Clarifying from the start that "Black masses" (November 2010), cannot compete with the two previously mentioned works, it must also be said that we are faced with an excellently constructed CD and, above all, capable of bearing the visceral and demonic sound of the most intransigent stoner doom and "caveman-like." The destructive weapons that have characterized the career of these Brits are the leaden and abrasive atmospheres produced by the blonde Liz Buckingham's six-string (who joined the group starting from the CD "We live"), overlaying a sound carpet made tremendously obsessive by a recording designed to give a "vintage" touch to the CD. Additionally noteworthy is the entry of the new bassist Tas, replacing Rob Al-Issa.
What perhaps made some people frown is the "simplicity" of "Black masses": a platter that leans much more than in the past on the song form, without limiting itself to static compositions. The timing of each track shows how the pieces remain elaborate but much less dispersive than in some previous episodes. Starting from this new principle (which makes "Black masses" one of their more assimilable works), Electric Wizard construct an extremely obsessive and redundant full-length, but with that positive and pleasant redundancy.

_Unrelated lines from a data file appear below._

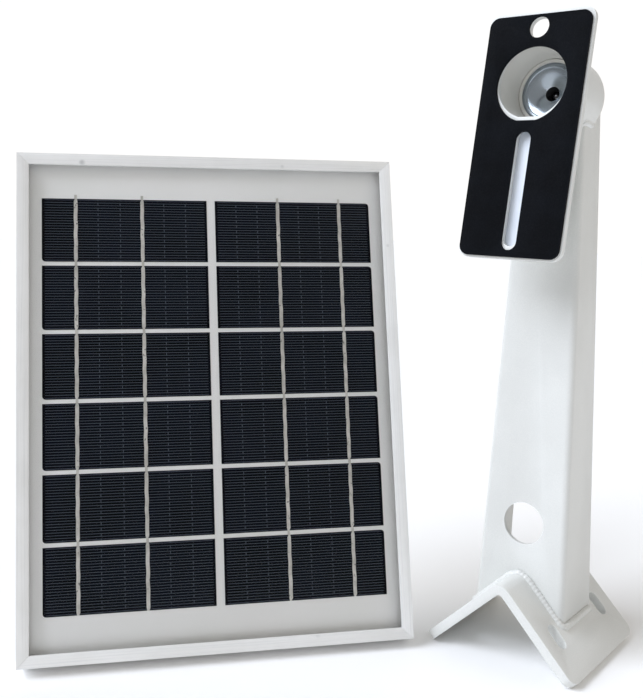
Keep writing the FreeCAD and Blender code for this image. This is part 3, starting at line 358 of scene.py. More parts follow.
def lens_glass():
    tree, where = new_finish("coated_lens_glass")
    tint = ranged(tree, noise(tree, where, 3.0, 1.0), 0.0, 1.0, 0.4, 0.6)
    base = mixed(tree, tint, "#050608", "#0b0d14")
    smear = noise(tree, where, 1.2, 2.0)
    surface(tree, {"Base Color": base, "Roughness": ranged(tree, smear, 0.02, 0.07), "IOR": 1.6,
                   "Coat Weight": 1.0, "Coat Roughness": 0.02,
                   "Normal": bumped(tree, smear, 0.002, 0.3)})


solar_glass()
lens_glass()

# %% [markdown]
# ## Silicon wafers
#
# A mono cell is nearly black with a blue cast.  Silver fingers a tenth of a millimetre wide run
# across it every 1.28 mm, and thin broken lines join them a third of the way between ribbons.
# The print has to follow each wafer and not the room, so every wafer carries its own millimetre
# coordinates in an attribute, and the lines are worked out from those.  The fingers are drawn
# 0.3 mm wide, because the real width is too fine to show.

# %% Silicon wafer
FINGER_PITCH = 1.28
FINGER_WIDTH = 0.3
CELL_MARGIN = 1.3
RIBBON_SHARES = (0.2, 0.6)


def stripe(tree, value, pitch, width, offset=0.0):
    """1 inside each line of this width, repeated at this pitch along a value in millimetres."""
    moved = add(tree, "ShaderNodeMath", {0: value, 1: offset}, operation="ADD").outputs[0]
    wave = add(tree, "ShaderNodeMath", {0: moved, 1: pitch / 2}, operation="PINGPONG").outputs[0]
    return ranged(tree, wave, 1.0, 0.0, width * 0.35, width * 0.65)


def silicon_wafer(width, height):
    tree, where = new_finish("printed_silicon_wafer")
    own = add(tree, "ShaderNodeAttribute", attribute_name="wafer_mm").outputs["Vector"]
    place = add(tree, "ShaderNodeSeparateXYZ", {0: own})
    across, up = place.outputs[0], place.outputs[2]
    fingers = stripe(tree, up, FINGER_PITCH, FINGER_WIDTH, FINGER_PITCH / 2)
    inside = times(tree, ranged(tree, across, 0.0, 1.0, CELL_MARGIN - 0.1, CELL_MARGIN + 0.1),
                   ranged(tree, across, 1.0, 0.0, width - CELL_MARGIN, width - CELL_MARGIN + 0.2))
    fingers = times(tree, fingers, inside)
    third = width * (RIBBON_SHARES[1] - RIBBON_SHARES[0]) / 3
    rows = stripe(tree, across, third, 0.34, third - width * RIBBON_SHARES[0] % third)
    beyond = ranged(tree, across, 0.0, 1.0, width * RIBBON_SHARES[0] - 0.1, width * RIBBON_SHARES[0])
    dashes = times(tree, rows, times(tree, stripe(tree, up, FINGER_PITCH * 2, 1.5), beyond))
    silver = times(tree, times(tree, fingers, 0.7), times(tree, dashes, 0.8), "MAXIMUM")
    cloud = noise(tree, where, 30.0, 2.0)
    grain = noise(tree, where, 0.5, 2.0)
    base = mixed(tree, ranged(tree, cloud, 0.0, 1.0, 0.4, 0.6), "#030409", "#060913")
    base = mixed(tree, ranged(tree, grain, 0.0, 0.4, 0.5, 0.8), base, "#0d1124")
    base = mixed(tree, silver, base, "#59616f")
    surface(tree, {"Base Color": base, "Roughness": ranged(tree, grain, 0.35, 0.5, 0.3, 0.7), "IOR": 1.14,
                   "Metallic": times(tree, silver, 0.4),
                   "Normal": bumped(tree, silver, 0.015, 0.5, bumped(tree, grain, 0.006, 0.3))})


wafer_low, wafer_high = loose_parts("solar_cells")[0]
WAFER = (wafer_high - wafer_low) / MM
silicon_wafer(WAFER.x, WAFER.z)
print("wafer", round(WAFER.x, 1), "x", round(WAFER.z, 1), "mm")

# %% [markdown]
# ## The smaller finishes
#
# The rest share a recipe: a base colour that drifts over a few centimetres, a fine grain that
# drives roughness and bump, and every edge painted a shade lighter as an edge highlight.  What
# sets them apart is the grain's size, the gloss and the colours, so one function takes those, and
# a line for each finish says what the eye should get from it.

# %% Small finishes from one recipe
def plain_finish(name, base, drift, edge, grain_mm, depth_mm, rough, metallic=0.0, ior=1.5, cloud_mm=20.0,
                 extra=()):
    tree, where = new_finish(name)
    grain = noise(tree, where, grain_mm, 3.0)
    cloud = noise(tree, where, cloud_mm, 3.0)
    tone = mixed(tree, ranged(tree, cloud, 0.0, 1.0, 0.35, 0.65), base, drift)
    # painted highlight: every edge a shade lighter than the face, in the given edge colour
    tone = mixed(tree, edge_highlight_and_wear(tree, 0.35), tone, edge)
    inputs = {"Base Color": tone, "Metallic": metallic,
              "Roughness": ranged(tree, grain, rough[0], rough[1], 0.3, 0.7),
              "Normal": bumped(tree, grain, depth_mm, 0.6)}
    if not metallic:
        inputs["IOR"] = ior
    inputs.update(dict(extra))
    surface(tree, inputs)


# satin warm-grey ABS, spark-eroded mould: an even, soft face inside the barrel
plain_finish("grey_abs", "#d9d8d2", "#e2e1dc", "#eeeeea", 0.35, 0.012, (0.36, 0.5))
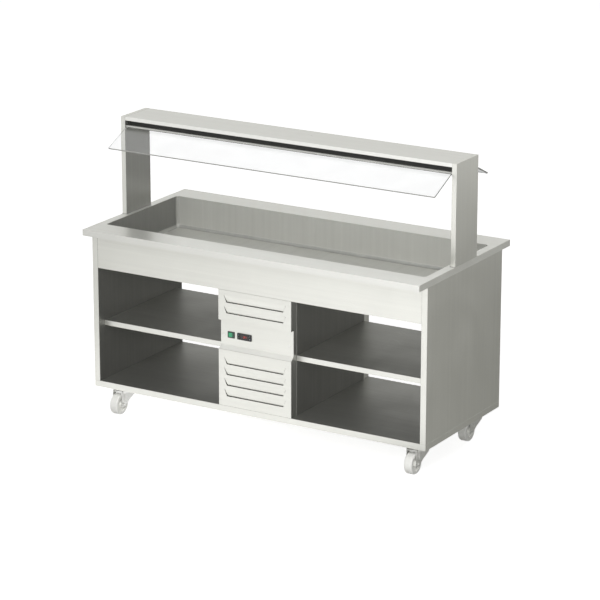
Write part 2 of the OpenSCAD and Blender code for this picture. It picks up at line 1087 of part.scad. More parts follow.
// Welded shell with a seam, a domed top, four feet and a terminal box
module compressor()
{
    shell_z = machine_z + 16;
    seam_z = shell_z + dome_h * 0.55;
    arc_r = dome_r * 1.35;
    cap_z = shell_z + dome_h;
    color([0.08, 0.08, 0.08])
    {
        translate([tray_mid_x, dome_y, 0])
        {
            difference()
            {
                rotate_extrude()
                {
                    intersection()
                    {
                        translate([0, cap_z - arc_r])
                            circle(arc_r);
                        translate([0, shell_z])
                            square([dome_r - 2, dome_h]);
                    }
                    translate([0, shell_z])
                        square([dome_r, seam_z - shell_z]);
                    translate([0, seam_z - 3])
                        square([dome_r + 3, 6]);
                }
                translate([0, 0, shell_z - cut])
                    cylinder(h = 10, r = dome_r * 0.6);
            }
            for (sx = [-1, 1])
                for (sy = [-1, 1])
                    translate([sx * 62, sy * 62, 0])
                        difference()
                        {
                            union()
                            {
                                translate([0, 0, machine_z])
                                    cylinder(h = 14, r = 12);
                                translate([0, 0, machine_z + 14])
                                    cylinder(h = 3, r = 15);
                                rotate([0, 0, atan2(sy, sx)])
                                    block([-30, -13, machine_z + 14], [0, 13, machine_z + 17]);
                            }
                            translate([0, 0, machine_z - cut])
                                cylinder(h = 30, r = 4.2);
                        }
            block([dome_r - 6, -25, shell_z + 20], [dome_r + 16, 25, shell_z + 80]);
            for (stub = [discharge_stub, suction_stub])
                translate([stub[0], stub[1], cap_z - 25])
                    cylinder(h = 25 + stub_h, r = pipe_r + 2);
        }
    }
}

// Fins on tubes in a frame of two end plates and a top plate
module condenser()
{
    low_x = tray_x[0] + 2;
    high_x = low_x + coil_block_w;
    plate_t = 2;
    fin_t = 1;
    step = (coil_block_w - plate_t) / (fin_count - 1);
    tube_rows = 5;
    tube_pitch = coil_block_h / tube_rows;
    tube_r = 4.5;
    color([0.6, 0.6, 0.6])
    {
        for (x = [low_x, high_x - plate_t])
            block([x, coil_block_y, machine_z],
                [x + plate_t, coil_block_y + coil_block_d, machine_z + coil_block_h]);
        block([low_x, coil_block_y + fin_inset, condenser_top - frame_t],
            [high_x, coil_block_y + coil_block_d - fin_inset, condenser_top]);
        for (i = [1:fin_count - 2])
            block([low_x + i * step, coil_block_y + fin_inset, machine_z],
                [low_x + i * step + fin_t, coil_block_y + coil_block_d - fin_inset,
                    condenser_top - frame_t]);
        for (row = [0:tube_rows - 1])
            for (column = [0, 1])
                rod_x([(low_x + high_x) / 2, coil_block_y + 12 + 20 * column,
                    machine_z + (row + 0.5) * tube_pitch], tube_r, coil_block_w + 12);
    }
}

module fan_shroud()
{
    y0 = coil_block_y + coil_block_d;
    y1 = y0 + shroud_d;
    x0 = tray_x[0] + 2;
    x1 = x0 + coil_block_w;
    wall = 2;
    color(dark_steel)
        difference()
        {
            block([x0, y0, machine_z], [x1, y1, machine_z + coil_block_h]);
            block([x0 + wall, y0 - cut, machine_z + wall],
                [x1 - wall, y1 - wall, machine_z + coil_block_h - wall]);
            translate([tray_mid_x, y1 + cut, fan_z])
                rotate([90, 0, 0])
                    cylinder(h = 4, r = fan_r + 5);
        }
}

// Motor behind the fan, on a bracket with four arms, and its shaft
module fan_motor()
{
    back_y = coil_block_y + coil_block_d + shroud_d;
    color(dark_steel)
        translate([tray_mid_x, back_y, fan_z])
        {
            rotate([-90, 0, 0])
            {
                translate([0, 0, 2])
                    cylinder(h = motor_l, r = motor_r);
                translate([0, 0, -38])
                    cylinder(h = 42, r = fan_shaft_r);
            }
            for (a = [45:90:315])
                rotate([0, a, 0])
                    block([motor_r - 4, 0, -6], [fan_r + 16, 3, 6]);
        }
}

// Hub and tilted blades trimmed to a circle
module fan_blades()
{
    depth = 24;
    color([0.1, 0.1, 0.1])
        translate([tray_mid_x, fan_y, fan_z])
            rotate([-90, 0, 0])
                difference()
                {
                    union()
                    {
                        cylinder(h = depth, r = fan_hub_r, center = true);
                        intersection()
                        {
                            for (i = [0:fan_blades_n - 1])
                                rotate([0, 0, i * 360 / fan_blades_n])
                                    rotate([30, 0, 0])
                                        block([fan_hub_r - 4, -22, -1], [fan_r + 5, 22, 1]);
                            cylinder(h = depth - 1, r = fan_r, center = true);
                        }
                    }
                    cylinder(h = depth + cut, r = fan_shaft_r + run_gap, center = true);
                }
}

// Discharge line to the condenser, suction line from the coil and liquid line to it
module refrigerant_pipes()
{
    stub_z = machine_z + 16 + dome_h + stub_h;
    discharge = [tray_mid_x, dome_y] + discharge_stub;
    suction = [tray_mid_x, dome_y] + suction_stub;
    block_y = coil_block_y + 12;
    block_z = condenser_top;
    run_z = max(stub_z + 35, block_z + 28);
    front_y = coil_row(0);
    rear_y = coil_row(coil_runs - 1);
    color([0.75, 0.45, 0.25])
    {
        bent_pipe([[discharge[0], discharge[1], stub_z], [discharge[0], discharge[1], run_z],
            [discharge[0], block_y, run_z], [discharge[0], block_y, block_z]],
            pipe_r, pipe_bend);
        bent_pipe([[suction[0], suction[1], stub_z], [suction[0], suction[1], stub_z + 65],
            [suction[0], rear_y, stub_z + 65], [line_x, rear_y, stub_z + 65],
            [line_x, rear_y, line_z]], pipe_r, pipe_bend);
        bent_pipe([[line_x + 35, front_y, block_z], [line_x + 35, front_y, block_z + 60],
            [line_x, front_y, block_z + 60], [line_x, front_y, line_z]], pipe_r, pipe_bend);
    }
}

// ---- Casters: each about its own swivel axis ----

module caster_plates()
{
    plate_z = caster_h - plate_size[2];
    color(dark_steel)
        at_casters()
        {
            difference()
            {
                translate([0, 0, plate_z])
                    linear_extrude(plate_size[2])
                        round_rect(plate_size[0], plate_size[1], 8);
                plate_holes(plate_z - cut, caster_h + cut, bolt_hole_r);
            }
            translate([0, 0, plate_z - race_h])
                cylinder(h = race_h, r = race_r);
            translate([0, 0, crown_z - crown_t - free_gap])
                cylinder(h = crown_t + 2 * free_gap + cut, r = king_r);
            translate([0, 0, crown_z - crown_t - free_gap - king_head_h])
                cylinder(h = king_head_h, r = king_head_r);
        }
}

module caster_bolts()
{
    nut_z = base_z + beam_t;
    color(dark_steel)
        at_casters()
            for (sx = [-1, 1])
                for (sy = [-1, 1])
                    translate([sx * plate_hole_x / 2, sy * plate_hole_y / 2, 0])
                    {
                        translate([0, 0, caster_h - plate_size[2] - bolt_head_h])
                            cylinder(h = bolt_head_h, r = bolt_head_r, $fn = 6);
                        translate([0, 0, caster_h - plate_size[2] - 1])
                            cylinder(h = nut_z - caster_h + plate_size[2] + 9, r = bolt_r);
                        translate([0, 0, nut_z])
                            cylinder(h = bolt_head_h, r = bolt_head_r, $fn = 6);
                    }
}

// Side plate of the fork: upright in front and sloping behind, its rear part pressed out
module fork_side()
{
    top = crown_z - fork_drop;
    foot = wheel_r - fork_end_r * 0.7;
    knee = [fork_knee[0], top - fork_knee[1]];
    rear_foot = [-trail + fork_end_r, foot + 2];
    hub_top = wheel_r + fork_end_r;
    swage_foot = [-trail + fork_end_r + 4, hub_top - 9];
    rotate([90, 0, 90])
        difference()
        {
            union()
            {
                linear_extrude(fork_t)
                    polygon([[-fork_front, top], [fork_back, top], knee, rear_foot,
                        [-trail + fork_end_r * 0.6, foot], [-fork_front, foot]]);
                linear_extrude(fork_t + swage_t)
                    polygon([[-swage_front, top], [fork_back, top], knee,
                        swage_foot, [-swage_front, hub_top]]);
            }
            translate([0, 0, -cut])
                linear_extrude(swage_t + cut)
                    polygon([[-swage_front + fork_t, top - crown_t], [fork_back - fork_t, top - crown_t],
                        knee - [fork_t * 1.5, 0], swage_foot + [0, fork_t * 1.5],
                        [-swage_front + fork_t, hub_top + fork_t]]);
        }
}

// Profile of the fork's cap: a raised boss round the king pin, a flange and a skirt
module crown_profile()
{
    flange_z = crown_z - fork_drop;
    translate([0, crown_z - crown_t])
        square([boss_r, crown_t]);
    translate([boss_r - skirt_t, flange_z - crown_t])
        square([crown_r - boss_r + skirt_t, crown_t]);
    translate([crown_r - skirt_t, flange_z - skirt_h])
        square([skirt_t, skirt_h]);
}

// Pressed fork: a dished cap over the head and two side plates with flanges along their tops
module caster_fork()
{
    flange_z = crown_z - fork_drop;
    color(dark_steel)
        difference()
        {
            union()
            {
                left_and_right()
                {
                    translate([fork_gap, 0, 0])
                        fork_side();
                    block([fork_gap - fork_t / 2, -swage_front, flange_z - crown_t],
                        [fork_gap + fork_t + swage_t, fork_back, flange_z]);
                }
                rotate_extrude()
                    crown_profile();
            }
            translate([0, 0, crown_z - crown_t - cut])
                cylinder(h = crown_t + 2 * cut, r = king_r + run_gap);
            rod_x([0, -trail, wheel_r], axle_r + 0.1, 4 * fork_gap);
        }
}

module caster_axle()
{
    outer = fork_gap + fork_t;
    color(dark_steel)
        translate([0, -trail, wheel_r])
            rotate([0, 90, 0])
            {
                cylinder(h = 2 * outer + 12, r = axle_r, center = true);
                translate([0, 0, outer])
                    cylinder(h = axle_head_h, r = axle_head_r, $fn = 6);
                translate([0, 0, -outer - axle_head_h])
                    cylinder(h = axle_head_h, r = axle_head_r, $fn = 6);
            }
}

// Solid wheel: round-edged tread, thin web and a hub that fills the fork
module caster_wheel()
{
    hub_w = 2 * (fork_gap - free_gap);
    bore_r = axle_r + run_gap;
    color([0.93, 0.93, 0.9])
        translate([0, -trail, wheel_r])
            rotate([0, 90, 0])
                rotate_extrude()
                {
                    translate([rim_in_r, -wheel_w / 2 + tread_round])
                        square([wheel_r - rim_in_r, wheel_w - 2 * tread_round]);
                    translate([rim_in_r, -wheel_w / 2])
                        square([wheel_r - rim_in_r - tread_round, wheel_w]);
                    for (s = [-1, 1])
                        translate([wheel_r - tread_round, s * (wheel_w / 2 - tread_round)])
                            circle(tread_round);
                    translate([bore_r, -web_w / 2])
                        square([rim_in_r - bore_r + cut, web_w]);
                    translate([bore_r, -hub_w / 2])
                        square([hub_r - bore_r, hub_w]);
                }
}

module front_left()
{
    translate([-swivel_x, -swivel_y, 0])
        children();
}

module front_right()
{
    translate([swivel_x, -swivel_y, 0])
        children();
}

module rear_left()
{
    translate([-swivel_x, swivel_y, 0])
        children();
}

module rear_right()
{
    translate([swivel_x, swivel_y, 0])
        children();
}

base_tray();
caster_beams();
caster_plates();
caster_bolts();
side_panel_left();
side_panel_right();
partition_left();
partition_right();
shelf_left();
shelf_right();
apron_front();
apron_rear();
counter_top();
well_tank();
insulation();
well_casing();
evaporator_coil();
drain_pipe();
upright_left();
upright_right();
rail_bushes();
canopy_shelf();
lamp_housing();
lamp_diffuser();
light_tube();
guard_rail_front();
glass_front();
guard_rail_rear();
glass_rear();
upper_cover();
control_panel();
lower_cover();
rear_cover();
switch_bezel();
switch_rocker();
controller();
controller_display();
key_up();
key_down();
key_set();
key_power();
unit_tray();
compressor();
condenser();
fan_shroud();
fan_motor();
fan_blades();
refrigerant_pipes();
front_left() caster_fork();  // fork_front_left
front_left() caster_wheel();  // wheel_front_left
front_left() caster_axle();  // axle_front_left
front_right() caster_fork();  // fork_front_right
front_right() caster_wheel();  // wheel_front_right
front_right() caster_axle();  // axle_front_right
rear_left() caster_fork();  // fork_rear_left
rear_left() caster_wheel();  // wheel_rear_left
rear_left() caster_axle();  // axle_rear_left
rear_right() caster_fork();  // fork_rear_right
rear_right() caster_wheel();  // wheel_rear_right
rear_right() caster_axle();  // axle_rear_right
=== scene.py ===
import bpy
import json
import math
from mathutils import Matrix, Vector

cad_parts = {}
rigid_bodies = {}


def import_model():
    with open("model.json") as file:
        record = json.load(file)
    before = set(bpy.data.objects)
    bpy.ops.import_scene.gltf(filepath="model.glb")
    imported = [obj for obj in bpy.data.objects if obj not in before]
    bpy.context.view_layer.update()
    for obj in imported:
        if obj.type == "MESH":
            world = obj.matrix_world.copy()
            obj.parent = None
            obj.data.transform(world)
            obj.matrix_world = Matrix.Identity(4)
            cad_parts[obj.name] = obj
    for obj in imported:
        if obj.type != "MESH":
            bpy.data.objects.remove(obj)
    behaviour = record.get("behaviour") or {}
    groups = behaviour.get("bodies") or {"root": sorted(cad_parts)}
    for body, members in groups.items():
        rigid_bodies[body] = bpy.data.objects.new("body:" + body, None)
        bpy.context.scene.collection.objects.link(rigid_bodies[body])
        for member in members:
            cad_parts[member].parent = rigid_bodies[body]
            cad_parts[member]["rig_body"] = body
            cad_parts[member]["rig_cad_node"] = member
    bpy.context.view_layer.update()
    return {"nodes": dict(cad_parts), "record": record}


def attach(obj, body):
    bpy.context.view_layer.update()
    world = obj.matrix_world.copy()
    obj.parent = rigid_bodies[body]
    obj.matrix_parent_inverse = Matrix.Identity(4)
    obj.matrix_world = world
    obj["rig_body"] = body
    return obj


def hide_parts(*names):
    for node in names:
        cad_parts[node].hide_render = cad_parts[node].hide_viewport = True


# Mobile salad bar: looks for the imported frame. Metres, +Z up, the front faces -Y.

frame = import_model()
nodes = frame["nodes"]
bpy.ops.object.select_all(action="DESELECT")
print("frame loaded:", len(nodes), "nodes")


# camera, fitted to the photograph

view = {
    "place": (5.5775, -9.2730, 3.8013),
    "direction": (-0.4936, 0.8207, -0.2877),
    "lens": 173.49,
    "sensor": 36,
    "shift": (0.00833, -0.015),
    "farEnd": 60,
}


def makeCamera():
    bpy.ops.object.camera_add(location=view["place"])
    camera = bpy.context.object
    camera.rotation_euler = Vector(view["direction"]).to_track_quat("-Z", "Y").to_euler()
    camera.data.sensor_width = view["sensor"]
    camera.data.lens = view["lens"]
    camera.data.shift_x, camera.data.shift_y = view["shift"]
    camera.data.clip_end = view["farEnd"]
    bpy.context.scene.camera = camera


makeCamera()
print("camera set")


# small helpers for node trees

white = (1, 1, 1, 1)
mixA, mixB, mixResult = 6, 7, 2  # the colour sockets of a Mix node


def addNode(tree, kind, values=None, **settings):
    node = tree.nodes.new(kind)
    for key, value in settings.items():
        setattr(node, key, value)
    for socket, value in (values or {}).items():
        node.inputs[socket].default_value = value
    return node


def join(tree, *pairs):
    for start, end in pairs:
        tree.links.new(start, end)


def asColor(value):
    return (*value, 1)


# studio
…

This is the case of the splendid "The nightchild" and "Patterns of evil" where the sepulchral voice of Jus Oborn, together with Buckingham's guitar chaos, creates an infernal sermon that undermines the listener's certainties. A work that reconfirms the band in great shape, capable of bringing out the best in themselves in "Turn off your mind", with its compulsive and extremely "drugged" riff.
"Black masses," to date the latest studio CD by the Bournemouth group, is a mature, evocative work in line with what our artists have done, particularly from "Witchcult today" and its scenarios more inclined towards doom. Perhaps a work not as minor as it has been hastily labeled.
1. "Black Mass" (6:06)
2. "Venus In Furs" (6:22)
3. "The Nightchild" (8:02)
4. "Patterns Of Evil" (6:30)
5. "Satyr IX" (9:58)
6. "Turn Off Your Mind" (5:51)
7. "Scorpio Curse" (7:32)
8. "Crypt Of Drugula" (8:48)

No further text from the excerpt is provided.